Managing alert thresholds
To adjust a built-in rule's threshold or severity, navigate to Alert Rules and edit the rule. You can also create custom rules for any metric key exposed by the collector.
Slack notifications
- Create a Slack incoming webhook in your Slack workspace.
- Navigate to Settings (
/settings) in ClusterSight. - Paste the webhook URL into the Slack Webhook URL field and click Save.
- Click Test Notification to verify delivery.
Alerts at critical severity trigger immediate Slack delivery. The notification includes the rule name, current value, cluster name, and a direct link to the alert in the dashboard.

Query Inspector
The Query Inspector (/clusters/:id/queries) has three tabs for investigating query performance.
Slow Queries tab
Shows the slowest queries from system.query_log over a configurable time window.

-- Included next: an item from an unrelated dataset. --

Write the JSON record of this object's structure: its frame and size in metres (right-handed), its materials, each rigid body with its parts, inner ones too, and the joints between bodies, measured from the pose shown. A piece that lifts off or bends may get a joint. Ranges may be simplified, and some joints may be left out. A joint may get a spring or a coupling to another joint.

- Sort by duration, memory, or rows read by clicking column headers
- Click any row to open a detail sheet with the full query text, explain plan, and resource breakdown
- EXPLAIN — the detail sheet automatically fetches
EXPLAINoutput for the selected query
Use slow queries analysis to identify:
- Queries scanning too many rows (missing index or full-table scans)

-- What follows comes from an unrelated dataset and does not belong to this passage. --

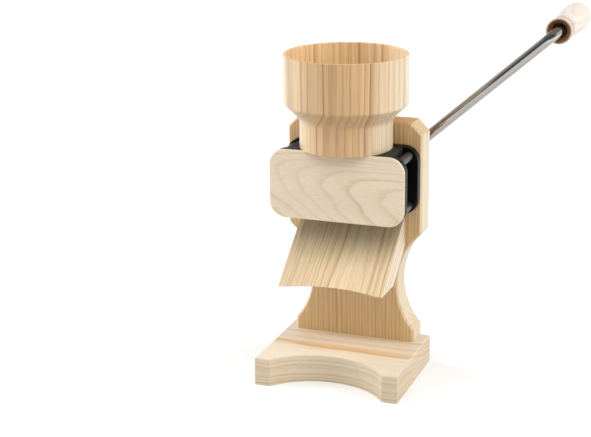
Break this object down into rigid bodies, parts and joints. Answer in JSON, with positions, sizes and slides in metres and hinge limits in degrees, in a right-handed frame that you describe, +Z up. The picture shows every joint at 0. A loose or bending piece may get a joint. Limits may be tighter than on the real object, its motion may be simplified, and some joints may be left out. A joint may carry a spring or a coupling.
{
  "type": "hand crank grain flaker",
  "caption": "wooden hand crank grain flaker: turned hopper over geared steel rollers, bent steel crank with turned grip, sloping chute over a notched base",
  "frame": {"origin": "middle of the base's footprint, on the table plane", "axes": "+X to the right as seen from the bowl side, +Y from the bowl side towards the crank side, +Z up"},
  "size_m": [0.2622, 0.2495, 0.3401],
  "materials": {
    "ash_board": "oiled",
    "ash_base": "oiled",
    "ash_turned": "oiled",
    "birch_panel": "oiled",
    "beech_dowel": "raw",
    "maple_grip": "oiled",
    "black_plate": "satin",
    "black_post": "satin",
    "black_plastic": "matt",
    "roller_steel": "ground",
    "gear_steel": "machined",
    "rod_steel": "polished",
    "bush_bronze": "machined",
    "screw_steel": "plated"
  },
  "bodies": {
    "frame": {"base_front_board": "ash_base", "base_rear_board": "ash_base", "upright": "ash_board", "chute_board": "ash_board", "chute_dowels": "beech_dowel", "base_screws": "screw_steel", "front_panel": "birch_panel", "front_plate": "black_plate", "rear_plate": "black_plate", "spacer_posts": "black_post", "plate_screws": "screw_steel", "mounting_bolts": "screw_steel", "right_guide": "black_plastic", "left_guide": "black_plastic", "front_bushes": "bush_bronze", "rear_bushes": "bush_bronze"},
    "crank": {"drive_roller": "roller_steel", "drive_shaft": "gear_steel", "drive_gear": "gear_steel", "crank_hub": "gear_steel", "hub_pin": "screw_steel", "crank_set_screw": "screw_steel", "crank_rod": "rod_steel", "grip_snap_ring": "screw_steel"},
    "second_roller": {"driven_roller": "roller_steel", "driven_shaft": "gear_steel", "driven_gear": "gear_steel"},
    "handle": {"grip": "maple_grip", "grip_bush": "black_plastic"},
    "hopper": {"hopper": "ash_turned"}
  },
  "joints": [
    {"name": "crank_spin", "type": "hinge", "parent": "frame", "child": "crank", "pos_m": [0.024, 0, 0.1905], "axis": [0, 1, 0], "continuous": true},
    {"name": "roller_spin", "type": "hinge", "parent": "frame", "child": "second_roller", "pos_m": [-0.024, 0, 0.1905], "axis": [0, 1, 0], "continuous": true},
    {"name": "grip_spin", "type": "hinge", "parent": "crank", "child": "handle", "pos_m": [0.17839, 0.084, 0.32628], "axis": [0, 1, 0], "continuous": true},
    {"name": "hopper_lift", "type": "slide", "parent": "frame", "child": "hopper", "axis": [0, 0, 1], "range_m": [0, 0.06]}
  ],
  "couplings": [
    {"joint": "roller_spin", "follows": "crank_spin", "ratio": -1}
  ]
}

- High-memory queries that risk OOM
- Queries that run frequently but could be cached
Failed Queries tab
Shows queries that returned errors, grouped by error type and user. Useful for diagnosing:
- Permission errors (user missing GRANT)
- Syntax errors from application code
- Timeout patterns
Parts Distribution tab
Shows table parts size distribution — how many parts each table has and their size range. Use this to identify:
- Tables with too many tiny parts (insert pattern issue)
- Tables with abnormally large parts (merge not running)

Command Palette
The command palette provides keyboard-driven navigation to any page in ClusterSight.
Opening the palette
Press Cmd+K (macOS) or Ctrl+K (Windows/Linux) from anywhere in the app.
Available actions
Cluster-scoped (only shown when viewing a specific cluster):
| Action | Navigates to |
|---|---|
| Dashboard | Cluster dashboard with all 11 panels |
| Alert Rules | Alert rules management page |
| Alert History | Historical alert log with filters |
| Query Inspector | Slow queries, failed queries, parts distribution |
Global (always available):
| Action | Navigates to |
|---|---|
| Settings | Application settings (Slack webhook, collection interval) |
The palette also surfaces recently visited pages for quick re-navigation.
Searching
Type to filter the action list. The palette performs fuzzy matching on action names.